» **Instructions to follow**: Take the data below and extract the lines from the one with "from the straight leg's tip" to the one with "bpy.context.view_layer.update()", inclusive, exactly as written.
** start of Recorded data **
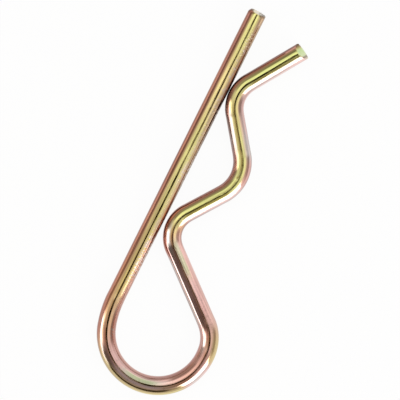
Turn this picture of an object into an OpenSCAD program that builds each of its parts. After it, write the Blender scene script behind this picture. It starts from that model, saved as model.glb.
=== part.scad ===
// Hitch clip bent from one length of round spring wire.
//
// The clip lies flat, with the wire's axis in the XY plane. The straight leg
// runs along Y and goes through the cross hole of a shaft. The bent leg stands
// on its +X side and hugs the outside of the same shaft.
// Origin: where the shaft's axis (Z) crosses the axis of the straight leg,
// level with the crown of the seat bend.

/* [Wire] */
// Diameter of the straight wire
wire_d = 4; // [3.4:0.1:4.4]
// How much the wire's radius swells in a bend; it swells twice as much in the loop
bend_swell = 0.03; // [0.01:0.01:0.06]

/* [Straight leg] */
// Reach of the straight leg past the shaft's axis, to its cropped tip
tip_reach = 33.8; // [26:0.1:48]

/* [Loop] */
// Radius of the easy bend that leads into the loop, to the wire's axis
ease_r = 22; // [17:0.5:30]
// Turn of the easy bend, in degrees
ease_turn = 17; // [10:1:24]
// Radius of the loop, to the wire's axis
loop_r = 11.2; // [10:0.1:13]
// Radius of the tighter shoulder that ends the loop, to the wire's axis
shoulder_r = 8.5; // [6:0.1:11]
// Turn of the shoulder, in degrees
shoulder_turn = 41; // [25:1:55]

/* [Bent leg] */
// Lean of the return towards the straight leg, in degrees
return_lean = 50; // [45:0.5:56]
// Radius of the neck bend, to the wire's axis
neck_r = 6; // [4.5:0.1:7.5]
// Lean of the rise away from the straight leg, in degrees
rise_lean = 35.5; // [30:0.5:42]
// Clear depth of the seat, from the straight leg's axis to the inside of its crown
seat_depth = 10.2; // [9:0.1:12]
// Radius of the seat bend, to the wire's axis
seat_r = 8; // [6:0.1:10]
// Lean of the fall back towards the straight leg, in degrees
fall_lean = 36.5; // [30:0.5:42]
// Radius of the nose bend that closes on the straight leg, to the wire's axis
nose_r = 6.5; // [4.5:0.1:8]
// Lean of the flare away from the straight leg, in degrees
flare_lean = 33; // [24:0.5:42]
// Length of the flare's straight, from the nose bend to its cropped tip
flare_l = 13.5; // [8:0.1:18]

/* [Gaps] */
// Gap between the neck bend and the straight leg
neck_gap = 0.5; // [0.2:0.1:1.5]
// Gap between the nose bend and the straight leg, next to nothing when unsprung
nose_gap = 0.1; // [0.1:0.1:1]

/* [Cropped tips] */
// Slope of the straight leg's tip face above the wire's axis, in degrees
tip_top_slope = 16; // [0:1:35]
// Slope of the straight leg's tip face below the wire's axis, in degrees
tip_low_slope = 13; // [0:1:35]
// Skew of the straight leg's tip face, in degrees; the clip's outer side is longer
tip_skew = 3; // [0:1:10]
// Slope of the flare's tip face above the wire's axis, in degrees
flare_top_slope = 33; // [0:1:40]
// Slope of the flare's tip face below the wire's axis, in degrees
flare_low_slope = 9; // [0:1:35]
// Skew of the flare's tip face, in degrees; the clip's outer side is longer
flare_skew = 5; // [0:1:10]

/* [Hidden] */
$fn = 96;

// A thinner stretch of wire runs this far into its thicker neighbour
overlap = 0.2;

wire_r = wire_d / 2;
bend_wire_r = wire_r + bend_swell;
loop_wire_r = wire_r + 2 * bend_swell;

// Turns made by the end of the loop and by the end of the shoulder, counted
// from the straight leg's run away from its tip
loop_end = 180 + return_lean - shoulder_turn;
shoulder_end = 180 + return_lean;
loop_turn = loop_end - ease_turn;

// How far the easy bend, the loop and the shoulder carry the wire across and up
loop_across = ease_r * (1 - cos(ease_turn))
    + loop_r * (cos(ease_turn) - cos(loop_end))
    + shoulder_r * (cos(loop_end) - cos(shoulder_end));
loop_climb = -ease_r * sin(ease_turn)
    + loop_r * (sin(ease_turn) - sin(loop_end))
    + shoulder_r * (sin(loop_end) - sin(shoulder_end));

// Distance between the straight leg's axis and the wire's axis at each bend
neck_x = wire_r + neck_gap + bend_wire_r;
crown_x = seat_depth + bend_wire_r;
nose_x = wire_r + nose_gap + bend_wire_r;

// What a bend of radius r takes of that distance, up to a lean of a degrees
function across(r, a) = r * (1 - cos(a));

// Straights that bring the neck, the crown and the nose to those distances
return_l = (loop_across - neck_x - across(neck_r, return_lean)) / sin(return_lean);
rise_l = (crown_x - neck_x - across(neck_r + seat_r, rise_lean)) / sin(rise_lean);
fall_l = (crown_x - nose_x - across(seat_r + nose_r, fall_lean)) / sin(fall_lean);

// Height of the crown above the straight leg's lower end
crown_climb = loop_climb
    + return_l * cos(return_lean)
    + neck_r * (sin(return_lean) + sin(rise_lean))
    + rise_l * cos(rise_lean)
    + seat_r * sin(rise_lean);
straight_l = tip_reach + crown_climb;

// Degrees that a length of wire takes on a bend of radius r
function degrees(l, r) = l / r * 180 / PI;

// Straight wire from the local origin along +Y, overlapping what comes before it
module straight(l, before = overlap, after = overlap) {
    translate([0, -before, 0])
        rotate([-90, 0, 0]) cylinder(r = wire_r, h = before + l + after);
}

// Bent wire that leaves the local origin along +Y and turns left by a degrees,
// or right where a is negative
module bend(r, a, section_r, before = 0, after = 0) {
    side = sign(a);
    translate([-side * r, 0, 0])
        rotate([0, 0, 90 - side * (90 + degrees(before, r))])
            rotate_extrude(angle = a + side * degrees(before + after, r))
                translate([r, 0]) circle(r = section_r);
}

// Moves its children from the start of a straight or a bend to its far end
module past_straight(l) {
    translate([0, l, 0]) children();
}

module past_bend(r, a) {
    side = sign(a);
    translate([-side * r, 0, 0])
        rotate([0, 0, a])
            translate([side * r, 0, 0]) children();
}

// What the cropping blade takes off a wire that starts at the local origin and
// runs along +Y: the face falls back above the wire's axis and juts out below it
module cropped_off(top_slope, low_slope, skew) {
    w = wire_d;
    rotate([90, 0, 90 - skew])
        linear_extrude(height = 2 * w, center = true)
            polygon([
                [0, 0],
                [w * tan(top_slope), w],
                [-w, w],
                [-w, -w],
                [-w * tan(low_slope), -w]
            ]);
}

// Spare wire beyond the local origin, enough for the jutting part of a face
function spare(low_slope, skew) = wire_r * (tan(low_slope) + tan(skew)) + overlap;

module straight_leg() {
    difference() {
        straight(straight_l, before = spare(tip_low_slope, tip_skew));
        cropped_off(tip_top_slope, tip_low_slope, tip_skew);
    }
}

module flare() {
    difference() {
        straight(flare_l, after = spare(flare_low_slope, flare_skew));
        past_straight(flare_l) mirror([0, 1, 0])
            cropped_off(flare_top_slope, flare_low_slope, flare_skew);
    }
}

// From the nose bend to the flare's tip
module nose_on() {
    turn = -(fall_lean + flare_lean);
    bend(nose_r, turn, bend_wire_r);
    past_bend(nose_r, turn) flare();
}

// From the seat bend to the flare's tip
module seat_on() {
    turn = rise_lean + fall_lean;
    bend(seat_r, turn, bend_wire_r);
    past_bend(seat_r, turn) {
        straight(fall_l);
        past_straight(fall_l) nose_on();
    }
}

// From the neck bend to the flare's tip
module neck_on() {
    turn = -(return_lean + rise_lean);
    bend(neck_r, turn, bend_wire_r);
    past_bend(neck_r, turn) {
        straight(rise_l);
        past_straight(rise_l) seat_on();
    }
}

// From the loop to the flare's tip
module loop_on() {
    bend(loop_r, loop_turn, loop_wire_r);
    past_bend(loop_r, loop_turn) {
        bend(shoulder_r, shoulder_turn, bend_wire_r, before = overlap);
        past_bend(shoulder_r, shoulder_turn) {
            straight(return_l);
            past_straight(return_l) neck_on();
        }
    }
}

// The whole clip, bent in order from the straight leg's tip
module clip_wire() {
    color([0.80, 0.70, 0.42])
        translate([0, tip_reach, 0]) rotate([0, 0, 180]) {
            straight_leg();
            past_straight(straight_l) {
                bend(ease_r, ease_turn, bend_wire_r, after = overlap);
                past_bend(ease_r, ease_turn) loop_on();
            }
        }
}

clip_wire();
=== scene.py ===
import math

import bpy
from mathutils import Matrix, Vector


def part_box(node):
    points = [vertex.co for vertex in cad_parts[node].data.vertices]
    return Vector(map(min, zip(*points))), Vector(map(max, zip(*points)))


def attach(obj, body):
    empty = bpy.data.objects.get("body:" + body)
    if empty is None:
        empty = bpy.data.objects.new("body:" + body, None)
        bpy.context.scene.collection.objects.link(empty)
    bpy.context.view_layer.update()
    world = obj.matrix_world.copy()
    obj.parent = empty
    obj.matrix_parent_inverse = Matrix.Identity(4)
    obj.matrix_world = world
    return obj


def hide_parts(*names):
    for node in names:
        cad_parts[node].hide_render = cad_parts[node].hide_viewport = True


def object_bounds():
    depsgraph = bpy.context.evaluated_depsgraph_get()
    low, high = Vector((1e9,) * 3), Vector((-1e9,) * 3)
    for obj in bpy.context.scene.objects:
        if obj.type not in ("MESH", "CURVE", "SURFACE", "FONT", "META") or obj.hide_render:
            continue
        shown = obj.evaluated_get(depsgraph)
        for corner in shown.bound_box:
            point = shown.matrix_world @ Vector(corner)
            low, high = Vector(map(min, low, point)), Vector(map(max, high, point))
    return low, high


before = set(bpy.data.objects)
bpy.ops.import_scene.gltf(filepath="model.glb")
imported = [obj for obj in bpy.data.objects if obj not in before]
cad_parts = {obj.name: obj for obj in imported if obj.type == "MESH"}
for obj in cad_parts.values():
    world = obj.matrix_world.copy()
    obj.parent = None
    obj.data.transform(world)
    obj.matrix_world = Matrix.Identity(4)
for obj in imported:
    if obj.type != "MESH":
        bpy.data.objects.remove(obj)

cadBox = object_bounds()
wireLow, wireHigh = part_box("clip_wire")
print("frame loaded, clip spans", [round(b - a, 5) for a, b in zip(wireLow, wireHigh)])

millimetre = 0.001


# node helpers

def feed(tree, value, socket):
    if isinstance(value, bpy.types.NodeSocket):
        tree.links.new(value, socket)
    else:
        socket.default_value = value


def addNode(tree, kind, inputs=None, **settings):
    node = tree.nodes.new(kind)
    for name, value in settings.items():
        setattr(node, name, value)
    for socket, value in (inputs or {}).items():
        feed(tree, value, node.inputs[socket])
    return node


def calc(tree, operation, *values, clamp=False):
    node = addNode(tree, "ShaderNodeMath", dict(enumerate(values)), operation=operation, use_clamp=clamp)
    return node.outputs[0]


def calcVector(tree, operation, *values):
    node = addNode(tree, "ShaderNodeVectorMath", operation=operation)
    sockets = [s for s in node.inputs if s.enabled]
    for value, socket in zip(values, sockets):
        feed(tree, value, socket)
    return [s for s in node.outputs if s.enabled][0]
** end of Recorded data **
» **Worked answer**:
// The whole clip, bent in order from the straight leg's tip
module clip_wire() {
    color([0.80, 0.70, 0.42])
        translate([0, tip_reach, 0]) rotate([0, 0, 180]) {
            straight_leg();
            past_straight(straight_l) {
                bend(ease_r, ease_turn, bend_wire_r, after = overlap);
                past_bend(ease_r, ease_turn) loop_on();
            }
        }
}

clip_wire();
=== scene.py ===
import math

import bpy
from mathutils import Matrix, Vector


def part_box(node):
    points = [vertex.co for vertex in cad_parts[node].data.vertices]
    return Vector(map(min, zip(*points))), Vector(map(max, zip(*points)))


def attach(obj, body):
    empty = bpy.data.objects.get("body:" + body)
    if empty is None:
        empty = bpy.data.objects.new("body:" + body, None)
        bpy.context.scene.collection.objects.link(empty)
    bpy.context.view_layer.update()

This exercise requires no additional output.